Love shouldn’t be confused with simply being nice. Though
love often includes being nice, “niceness” is certainly
not a synonym for real love. Love is often tough and
can initially be perceived as hard or insensitive.
In a similar way, St. Paul was a father in the faith
to the churches who received his letters, and he sometimes
had to show them tough love. One particular new church,
the church of the Galatians in the far-off land of Asia
Minor, heard some of Paul’s harshest words and threats
of discipline. He spoke sternly to his children — but
he spoke even more severely to their enemies. He spoke
with a righteous anger and exasperation to the “Judaizers,”
as he called them, who intended to upset the applecart
and ruin the souls of his children. Thus Paul stepped
into the Galatian situation as a protective, loving
father, and he stepped in with both feet.
An
Early Heresy
But let’s set the stage first. Galatia was located
in what is now Turkey. The apostle wrote to the church
there sometime between A. D. 48 and 54. (The exact location
and date has been a matter of intense debate, outside
the scope of this article.)
Paul traveled north from Israel into this land and preached
the gospel of grace to Jews and Gentiles alike. The
Galatians received the word from him “as an angel of
God” (Gal 4:14). Nevertheless, after receiving the good
news from Paul, they began listening to others from
Jerusalem who confused them with heresy.
Now “heresy” is an unpopular word today — politically
incorrect — but it has been an essential word throughout
the history of the Church. The term originally meant
a “choice or self-willed opinion,” and it was later
used to describe an unorthodox teaching, one that was
wrong and damaging and caused division.
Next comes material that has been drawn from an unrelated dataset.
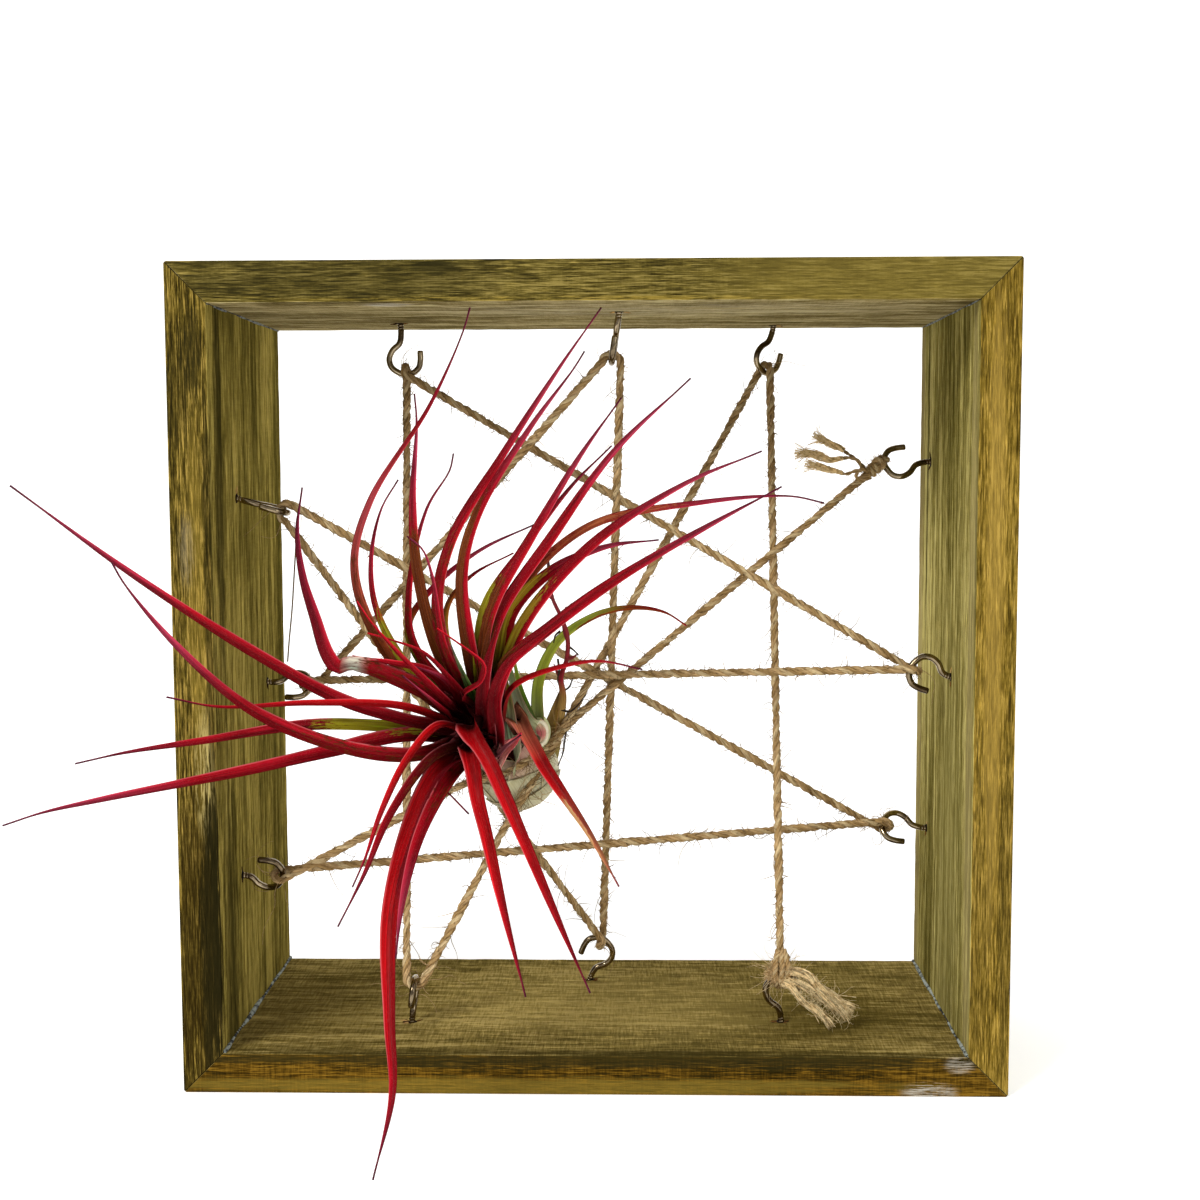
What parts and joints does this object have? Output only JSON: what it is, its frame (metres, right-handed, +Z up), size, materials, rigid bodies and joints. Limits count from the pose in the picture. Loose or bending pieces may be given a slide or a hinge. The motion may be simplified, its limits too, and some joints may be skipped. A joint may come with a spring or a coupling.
{
  "type": "mounted air plant",
  "caption": "Red brachycaulos air plant tied by laced jute twine between screw hooks in an open square wooden shadow frame.",
  "frame": {"origin": "centre of the frame's underside, where it stands", "axes": "+Z up, +X to the viewer's right, -Y out of the frame's front, the way the leaves reach"},
  "size_m": [0.2932, 0.1633, 0.254],
  "materials": {
    "stained_wood": "olive-brown stain, matte",
    "hook_wire": "polished, warm grey",
    "jute": "rough natural fibre",
    "red_leaf": "satin, finely scaled",
    "green_leaf": "satin, finely scaled",
    "dry_stalk": "dry and papery"
  },
  "bodies": {
    "root": {"board_bottom": "stained_wood", "board_left": "stained_wood", "board_top": "stained_wood", "board_right": "stained_wood", "hook_top_1": "hook_wire", "hook_top_2": "hook_wire", "hook_top_3": "hook_wire", "hook_right_1": "hook_wire", "hook_right_2": "hook_wire", "hook_right_3": "hook_wire", "hook_bottom_1": "hook_wire", "hook_bottom_2": "hook_wire", "hook_bottom_3": "hook_wire", "hook_left_1": "hook_wire", "hook_left_2": "hook_wire", "hook_left_3": "hook_wire", "twine": "jute", "rosette": "red_leaf", "pup": "green_leaf", "flower_stalk": "dry_stalk"}
  },
  "joints": []
}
In this particular
case, heretics had come to the Galatians saying Paul
was wrong and only presented a partial truth.
To understand the great frustrations and drama swirling
around this vulnerable new church in Galatia, we must
first understand a pinnacle chapter in the Acts of the
Apostles: chapter 15. The issue emerging both there
and in Galatia involved race as well as religion. It
had to do with divided societies and the requirement
of the New Covenant to integrate previously separate
societies.
The Jew and Gentile had to become one in Christ. But
how? Some of the Jewish converts said that to become
a Christian the uncircumcised pagan had first to become
a Jew. They said: “Unless you are circumcised according
to the Mosaic practice, you cannot be saved.” Needless
to say, this requirement caused many problems and was
no boon to evangelism (see Acts 15:1).
Stupid
Galatians!
The confidence of the Galatians began to crumble;
they feared they weren’t saved by grace and faith as
Paul had delivered it to them. Maybe Paul was wrong!
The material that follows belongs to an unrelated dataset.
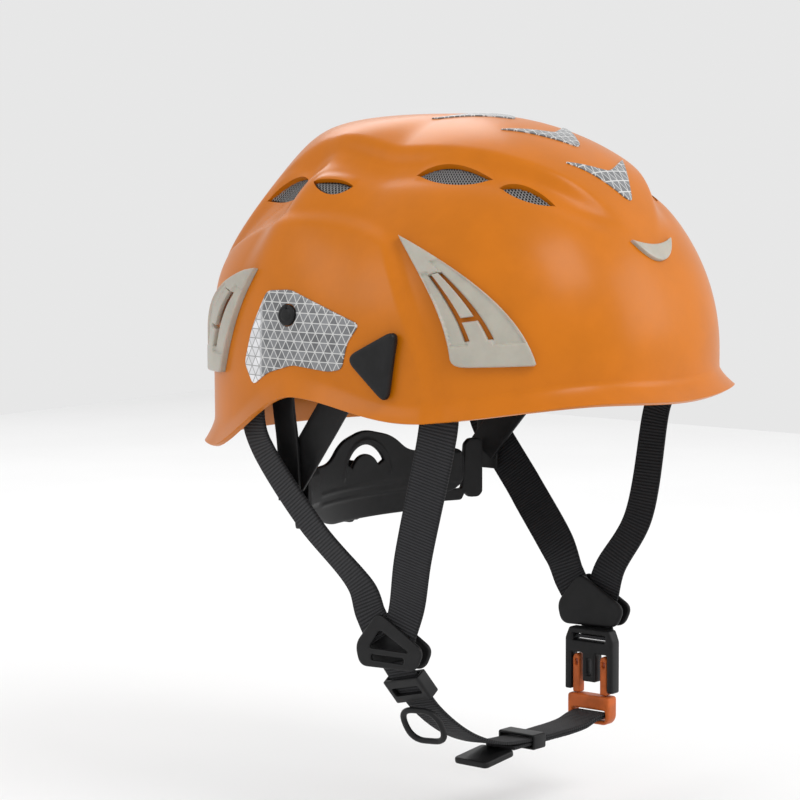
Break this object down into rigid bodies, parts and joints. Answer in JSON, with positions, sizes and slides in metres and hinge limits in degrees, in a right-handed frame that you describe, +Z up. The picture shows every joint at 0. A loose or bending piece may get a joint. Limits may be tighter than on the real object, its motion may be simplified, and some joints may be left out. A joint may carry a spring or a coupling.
{
  "type": "arborist climbing helmet",
  "caption": "Arborist climbing helmet: hard dome over a foam liner, headband with dial-tightened nape cradle, lamp clips, side accessory sockets and chin strap with side-release buckle.",
  "frame": {"origin": "centre of the head opening at brow level, midway between the temples", "axes": "+Z up, towards the top of the dome; -Y towards the brow, +Y towards the nape; -X the wearer's right, +X the wearer's left. Millimetres in the source."},
  "size_m": [0.2332, 0.2755, 0.3337],
  "materials": {
    "shell_orange": "satin gloss",
    "liner_foam": "moulded bead foam",
    "vent_mesh": "fine woven mesh",
    "grey_plastic": "satin, slightly translucent",
    "reflector": "prismatic reflective sheet",
    "black_plastic": "satin",
    "pad_cloth": "knitted cover over foam",
    "webbing": "flat woven",
    "buckle_orange": "satin"
  },
  "bodies": {
    "helmet": {"outer_shell": "shell_orange", "foam_liner": "liner_foam", "rear_vent_mesh_right": "vent_mesh", "rear_vent_mesh_left": "vent_mesh", "front_vent_mesh_right": "vent_mesh", "front_vent_mesh_left": "vent_mesh", "front_lamp_clip_right": "grey_plastic", "front_lamp_clip_left": "grey_plastic", "rear_lamp_clip_right": "grey_plastic", "rear_lamp_clip_left": "grey_plastic", "front_badge": "grey_plastic", "side_reflector_right": "reflector", "side_reflector_left": "reflector", "crown_mark_top": "reflector", "crown_mark_middle": "reflector", "crown_mark_front": "reflector", "round_plug_right": "black_plastic", "round_plug_left": "black_plastic", "brow_band": "black_plastic", "divider_frame_right": "black_plastic", "divider_frame_left": "black_plastic", "divider_plate_right": "black_plastic", "divider_plate_left": "black_plastic", "front_anchor_right": "black_plastic", "front_anchor_left": "black_plastic", "rear_anchor_right": "black_plastic", "rear_anchor_left": "black_plastic", "strap_adjuster": "black_plastic", "adjuster_ring": "black_plastic", "strap_end_tip": "black_plastic", "buckle_frame": "black_plastic", "brow_pad": "pad_cloth", "crown_pad": "pad_cloth", "front_webbing_right": "webbing", "front_webbing_left": "webbing", "rear_webbing_right": "webbing", "rear_webbing_left": "webbing", "chin_webbing": "webbing", "buckle_webbing": "webbing"},
    "cradle": {"nape_cradle": "black_plastic", "gear_cover": "black_plastic"},
    "dial": {"dial_knob": "black_plastic", "pinion_gear": "grey_plastic"},
    "rack_right": {"rack_right": "black_plastic"},
    "rack_left": {"rack_left": "black_plastic"},
    "arm_right": {"hanging_arm_right": "black_plastic"},
    "arm_left": {"hanging_arm_left": "black_plastic"},
    "strap_right": {"side_strap_right": "black_plastic"},
    "strap_left": {"side_strap_left": "black_plastic"},
    "front_tongue_right": {"front_clip_tongue_right": "grey_plastic"},
    "front_tongue_left": {"front_clip_tongue_left": "grey_plastic"},
    "rear_tongue_right": {"rear_clip_tongue_right": "grey_plastic"},
    "rear_tongue_left": {"rear_clip_tongue_left": "grey_plastic"},
    "plug_right": {"side_plug_right": "black_plastic"},
    "plug_left": {"side_plug_left": "black_plastic"},
    "buckle_half": {"buckle_plug": "buckle_orange", "chin_webbing_loop": "webbing"},
    "prong_front": {"buckle_prong_front": "buckle_orange"},
    "prong_rear": {"buckle_prong_rear": "buckle_orange"},
    "keeper": {"strap_keeper": "black_plastic"}
  },
  "joints": [
    {"name": "cradle_height", "type": "slide", "parent": "helmet", "child": "cradle", "axis": [0, 0, 1], "range_m": [-0.006, 0.006]},
    {"name": "dial_spin", "type": "hinge", "parent": "cradle", "child": "dial", "pos_m": [0, 0.082, -0.0825], "axis": [0, 1, 0], "range_deg": [0, 100]},
    {"name": "rack_right_wrap", "type": "hinge", "parent": "cradle", "child": "rack_right", "pos_m": [0, -0.075, -0.0755], "axis": [0, 0, -1], "range_deg": [0, 2.4]},
    {"name": "rack_left_wrap", "type": "hinge", "parent": "cradle", "child": "rack_left", "pos_m": [0, -0.075, -0.0895], "axis": [0, 0, 1], "range_deg": [0, 2.4]},
    {"name": "arm_right_swing", "type": "hinge", "parent": "helmet", "child": "arm_right", "pos_m": [-0.09, 0.05, -0.015], "axis": [0, -1, 0], "range_deg": [0, 3.6]},
    {"name": "arm_left_swing", "type": "hinge", "parent": "helmet", "child": "arm_left", "pos_m": [0.09, 0.05, -0.015], "axis": [0, 1, 0], "range_deg": [0, 3.6]},
    {"name": "strap_right_swing", "type": "hinge", "parent": "helmet", "child": "strap_right", "pos_m": [-0.0864, -0.002, -0.003], "axis": [0, 0, -1], "range_deg": [0, 6.1]},
    {"name": "strap_left_swing", "type": "hinge", "parent": "helmet", "child": "strap_left", "pos_m": [0.0864, -0.002, -0.003], "axis": [0, 0, 1], "range_deg": [0, 6.1]},
    {"name": "front_tongue_right_lift", "type": "hinge", "parent": "helmet", "child": "front_tongue_right", "pos_m": [-0.0984, -0.056, 0.0438], "axis": [-0.3723, 0.8905, -0.2616], "range_deg": [0, 10], "stiffness_Nm_per_rad": 0.05},
    {"name": "front_tongue_left_lift", "type": "hinge", "parent": "helmet", "child": "front_tongue_left", "pos_m": [0.0984, -0.056, 0.0438], "axis": [-0.3723, -0.8905, 0.2616], "range_deg": [0, 10], "stiffness_Nm_per_rad": 0.05},
    {"name": "rear_tongue_right_lift", "type": "hinge", "parent": "helmet", "child": "rear_tongue_right", "pos_m": [-0.1, 0.0772, 0.0312], "axis": [0.4687, 0.8546, 0.2234], "range_deg": [0, 10], "stiffness_Nm_per_rad": 0.05},
    {"name": "rear_tongue_left_lift", "type": "hinge", "parent": "helmet", "child": "rear_tongue_left", "pos_m": [0.1, 0.0772, 0.0312], "axis": [0.4687, -0.8546, -0.2234], "range_deg": [0, 10], "stiffness_Nm_per_rad": 0.05},
    {"name": "side_plug_right_pull", "type": "slide", "parent": "helmet", "child": "plug_right", "axis": [-1, 0, 0], "range_m": [0, 0.012]},
    {"name": "side_plug_left_pull", "type": "slide", "parent": "helmet", "child": "plug_left", "axis": [1, 0, 0], "range_m": [0, 0.012]},
    {"name": "buckle_release", "type": "slide", "parent": "helmet", "child": "buckle_half", "axis": [0, 0, -1], "range_m": [0, 0.026]},
    {"name": "prong_front_squeeze", "type": "hinge", "parent": "buckle_half", "child": "prong_front", "pos_m": [0.068, -0.0418, -0.1906], "axis": [-1, 0, 0], "range_deg": [0, 5.5], "stiffness_Nm_per_rad": 0.05},
    {"name": "prong_rear_squeeze", "type": "hinge", "parent": "buckle_half", "child": "prong_rear", "pos_m": [0.068, -0.0242, -0.1906], "axis": [1, 0, 0], "range_deg": [0, 5.5], "stiffness_Nm_per_rad": 0.05},
    {"name": "keeper_slide", "type": "slide", "parent": "helmet", "child": "keeper", "axis": [0.9991, -0.0432, 0], "range_m": [0, 0.02]}
  ],
  "couplings": [
    {"joint": "rack_right_wrap", "follows": "dial_spin", "ratio": 0.0236},
    {"joint": "rack_left_wrap", "follows": "dial_spin", "ratio": 0.0236},
    {"joint": "arm_right_swing", "follows": "dial_spin", "ratio": 0.035},
    {"joint": "arm_left_swing", "follows": "dial_spin", "ratio": 0.035},
    {"joint": "strap_right_swing", "follows": "dial_spin", "ratio": 0.06},
    {"joint": "strap_left_swing", "follows": "dial_spin", "ratio": 0.06}
  ]
}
Maybe he had only given them part of the truth. Maybe
they should abandon Paul and his teaching.
Yet Paul wouldn’t stand for his children’s being dismayed
and confused by the traveling heretics and troublemakers.
He argued in his letter to the Galatians that circumcision
is not necessary, and he scolded them for their “misbehavior”
as any loving father would. He got tough!
“O stupid Galatians!” he chided. “Who has bewitched
you?” (3:1 NAB). Some translations render the Greek
term here as “foolish.” But the New American Bible uses
the English word “stupid” to signify Paul’s disappointment
in their senseless and unworthy lack of understanding.
The apostle spoke forcefully to get their attention.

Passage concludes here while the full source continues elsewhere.